By 2016, the company had grown enough to allow for a budget to create a small marketing department—and they tapped Ivey to serve as director. He loved everything about working for the Pyatts. “Any time you can make a living doing something you enjoy, that makes it easy to go to the office every day,” Ivey said. “It’s cliché to say your coworkers are a family but it was true at Catawba.”
But it all began to crumble in September 2021, when Ivey got a call from Billy Pyatt saying that he and Jetta were ready to retire and sell Catawba. They held a meeting with the company directors to introduce them to the prospective buyers, a company called Made By The Water, which is backed by the Montgomery, Alabama-based private equity investment firm Wiregrass Equity Partners. Made By The Water runs a portfolio of southeast beer companies including Palmetto Brewing Company out of South Carolina, and Oyster City Brewing Company, founded in Apalachicola, Florida.
Ivey did some quick searches into Wiregrass Equity and found a one-page website with very little information. Even that website has now disappeared. “So you wonder why they have virtually no online presence. What do they have to hide? That was the first red flag,” Ivey said. He then started looking into online beer forums and read about other craft breweries being bought up by private equity companies.
“There are a lot of horror stories out there, so that Google search wasn’t exactly reassuring either,” Ivey said. “Another red flag.”
Before they met with the team from Wiregrass and Made By The Water, Ivey and the other directors were given the chance to talk with the Pyatts alone in the conference room. Despite his apprehension from the “red flags” he found online, he remembers feeling hopeful, reassured. “Billy stressed that our jobs were 100% safe, and said, ‘But don’t take my word for it, ask [Wiregrass] when they get here,’” Ivey said. “We did. And they made the same assurances: None of us should be concerned about job security.”
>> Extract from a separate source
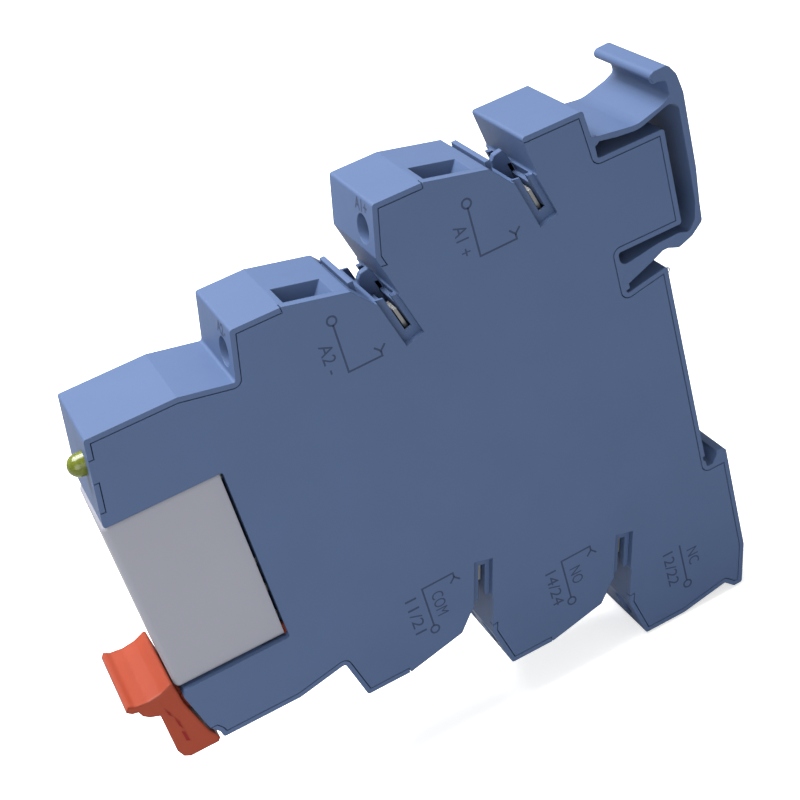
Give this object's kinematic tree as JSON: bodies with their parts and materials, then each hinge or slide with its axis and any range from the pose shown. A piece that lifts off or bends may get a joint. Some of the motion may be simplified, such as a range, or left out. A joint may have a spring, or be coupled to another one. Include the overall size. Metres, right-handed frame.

In a company-wide town hall meeting on October 8, 2021, all of Catawba’s employees met their new boss, Made By The Water CEO Alexi Sekmakas. The son of one of Wiregrass’ founders and chief investors, Viktoras Sekmakas, Alexi was a smooth-talking 28-year-old with shoulder-length hair, often tucked beneath a snapback ball cap, looking like he’d be more at home at a dubstep show in Colorado’s Red Rocks Amphitheatre than in a boardroom.
Alexi Sekmakas didn’t make the best first impression. He arrived late and disheveled. “I think we were all wondering whether this guy is just some trust-fund failson who’s getting to play CEO with tens of millions of daddy’s dollars,” Ivey said. “Another huge red flag.”
Regardless, Sekmakas told them there was nothing to worry about. “Everyone in the company who attended the introductory town hall meeting witnessed Alexi Sekmakas promise that all of our jobs were safe,” Ivey said.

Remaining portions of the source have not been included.